Vous avez justement participé à la création d’une telle chaise à l’école Sainte-Thérèse-de-l’Enfant-Jésus de SaintJérôme l’automne passé. Comment cette expérience a-t-elle été vécue par les enfants et à quel point sont-ils conscients de la signification de leur confection?
Mères au front – Je ne connais aucun enfant qui soit insensible à la cause environnementale. Alors, en décorant cette chaise, les enfants étaient pleinement conscients des enjeux qu’elle allait représenter devant leurs élues et élus. Mes élèves, même s’ils n’ont que onze ou douze ans, sont très mobilisés et ont adoré participer à l’exercice, d’autant plus qu’ils commencent à vivre eux-mêmes les conséquences de la crise, avec les feux de forêt et les inondations historiques de l’été passé dans la région.
De quelle façon la volonté politique de la Ville s’est-elle matérialisée au sein de ce projet?
Mères au front – Le projet a été entrepris et porté par les élèves de ma classe.

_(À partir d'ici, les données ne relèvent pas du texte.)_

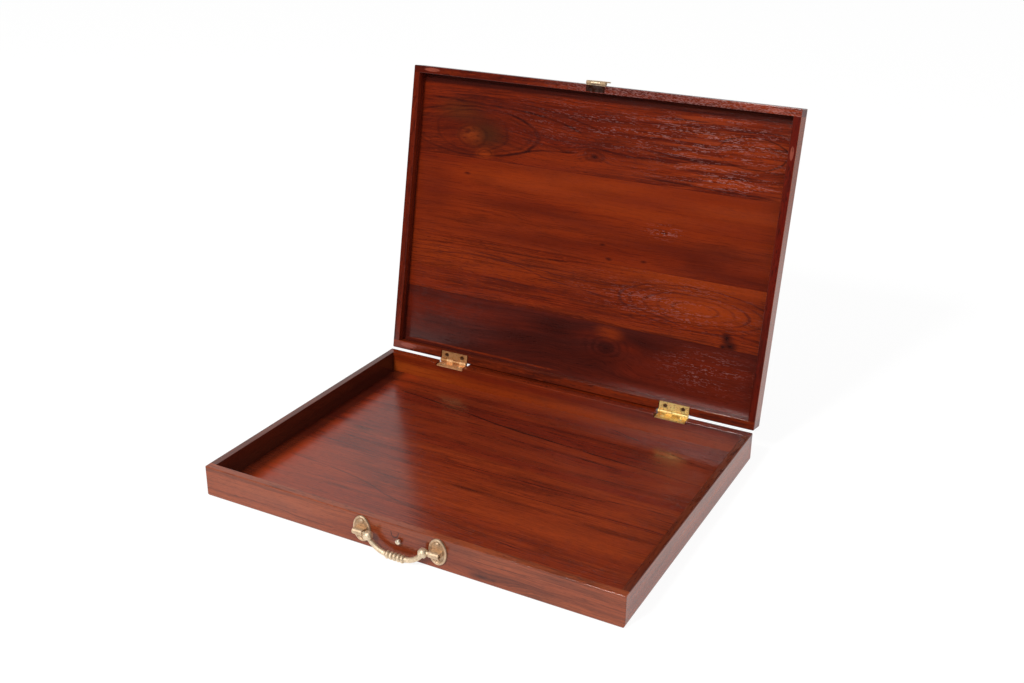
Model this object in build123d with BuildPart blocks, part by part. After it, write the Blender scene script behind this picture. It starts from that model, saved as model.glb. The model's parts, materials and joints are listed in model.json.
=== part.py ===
from build123d import *
import os
from math import atan, cos, radians, degrees, sin

# A shallow two-part wooden box, 450 mm wide, with its lid standing open on two hinges.
# Millimetres. +X is the right-hand side seen from the front, +Y is the back, +Z is up.
# The origin is the middle of the underside. Heights and depths of the lid are given as
# on the closed box, and on_lid() carries a plane of the closed box round to the open lid.

# ---- Box -------------------------------------------------------------------------------
box_width = 450.0
box_depth = 333.0
base_height = 33.0
lid_height = 23.5
rim_gap = 0.5  # between the two rims when closed
front_thickness = 8.0
back_thickness = 9.5
end_thickness = 8.0
bottom_thickness = 9.5
top_thickness = 11.5
end_round = 4.5  # edges of the underside and of the lid's top, along the ends
long_round = 2.5  # the same, along the front and the back
corner_ease = 1.2  # upright corners
rim_ease = 0.7  # both edges of each rim
bottom_seams = (-30.5, 17.5)  # glue lines of the bottom, measured from the middle to the back
top_seams = (-70.5, 21.5, 89.5)  # glue lines of the lid's top
lid_open_angle = 100.7

# ---- Hinges ----------------------------------------------------------------------------
hinge_length = 34.0
hinge_spacing = 275.0  # from one hinge's middle to the other's
hinge_middle = -2.0  # halfway between the hinges
hinge_standoff = 1.4  # pin axis behind the back face
hinge_pin_radius = 1.0
pin_play = 0.05  # radial, between any pin and its bore
knuckle_radius = 2.3
knuckle_gap = 0.2  # between neighbouring knuckles
knuckle_clearance = 0.3  # between a knuckle and the other leaf
leaf_thickness = 1.5
leaf_inset = 0.3  # leaf's edge back from the inner face of the wall
mortise_play = 1.0  # at each end of a hinge
barrel_relief = 0.5  # round the barrel in the lid's back wall
hinge_screw_spacing = 20.5

# ---- Countersunk screws ----------------------------------------------------------------
hinge_head_radius = 2.3
hinge_shank_radius = 1.1
hinge_screw_length = 9.0
hasp_head_radius = 1.7
hasp_shank_radius = 0.9
hasp_screw_length = 7.0
base_head_sink = 0.1  # heads below the face of the base leaf
lid_head_sink = 0.6  # heads below the face of the lid leaf
hasp_head_sink = 0.4  # heads below the face of the hasp's leaf
screw_play = 0.05
slot_width = 0.7
slot_depth = 0.7

# ---- Stop batten behind the base -------------------------------------------------------
batten_thickness = 10.5
batten_height = 12.0
batten_end_gap = 2.0  # to each hinge
batten_round = 0.8
stop_clearance = 0.1  # lid's back face to the batten when fully open

# ---- Hasp on the lid's front -----------------------------------------------------------
hasp_x = 2.0
hasp_width = 22.0
hasp_straight = 12.0  # straight sides of the flap, from the pin
hasp_thickness = 1.2
hasp_barrel_radius = 2.1
hasp_pin_radius = 0.9
hasp_face_gap = 0.3  # flap to the base's front when closed
hasp_middle_knuckle = 10.6
hasp_leaf_reach = 7.2  # leaf's width across the rim
hasp_screw_spacing = 12.0
hasp_hole_clearance = 0.4  # round the stud's head
hasp_tip_land = 1.5  # metal between the hole and the tip
lip_width = 7.0
lip_clearance = 0.3  # lip to the lid's front when folded back

# ---- Catch stud on the base's front ----------------------------------------------------
stud_height = 17.6  # above the underside
stud_head_radius = 2.8
stud_head_thickness = 2.1
stud_neck_radius = 1.5
stud_neck_length = 1.9
stud_shank_length = 6.0
stud_slot = 0.9

# ---- Handle on the base's front --------------------------------------------------------
handle_x = 2.5
handle_z = 19.1
plate_spacing = 81.6
plate_width = 19.0
plate_height = 26.6
plate_thickness = 2.2
plate_ease = 0.8  # outer edge of the plate's border
plate_border = 2.3
plate_field_thickness = 1.4
socket_length = 11.0
socket_radius = 3.1
socket_web = 5.0
pivot_standoff = 7.0  # pin axis in front of the base
plate_screw_offset = 8.0
plate_head_radius = 2.4
plate_head_height = 1.3
plate_shank_radius = 1.1
plate_screw_depth = 6.0  # into the wall
bail_pin_radius = 1.75
bail_pin_length = 11.0
bail_end_play = 1.5  # collar to socket, each side of the middle
bail_rest_gap = 0.9  # the bail has slid towards the left socket
bail_drop = 14.5  # pin axis to the middle of the grip
bail_flat = 15.0
grip_radius = 2.9
bail_end_radius = 2.3
collar_length = 8.5
collar_size = 8.0
collar_chamfer = 1.9
collar_drop = 1.2  # collar's middle below the pin axis
ring_count = 5
ring_pitch = 4.0
ring_radius = 4.1
ring_width = 2.8

# ---- Places worked out from the sizes --------------------------------------------------
front_y = -box_depth / 2
back_y = box_depth / 2
inner_front = front_y + front_thickness
inner_back = back_y - back_thickness
inner_width = box_width - 2 * end_thickness
lid_rim = base_height + rim_gap
hinge_y = back_y + hinge_standoff
hinge_z = base_height + rim_gap / 2
hinge_places = {"left": hinge_middle - hinge_spacing / 2, "right": hinge_middle + hinge_spacing / 2}
base_leaf_top = hinge_z - knuckle_radius - knuckle_clearance
hasp_pin_y = front_y - hasp_face_gap - hasp_barrel_radius
hasp_pin_z = lid_rim + hasp_thickness / 2
opened = Location((0, hinge_y, hinge_z), (-lid_open_angle, 0, 0)) * Location((0, -hinge_y, -hinge_z))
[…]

Lors de la remise de la chaise en novembre dernier, les élues et élus ont accueilli l’initiative à bras ouverts, car il y a véritablement une sensibilité pour ces questions au sein de notre ville. Les enfants ont évidemment exprimé des préoccupations et formulé des souhaits à leurs représentants et représentantes. Nous nous assurerons de procéder à un suivi serré des décisions de notre conseil municipal durant les prochaines années.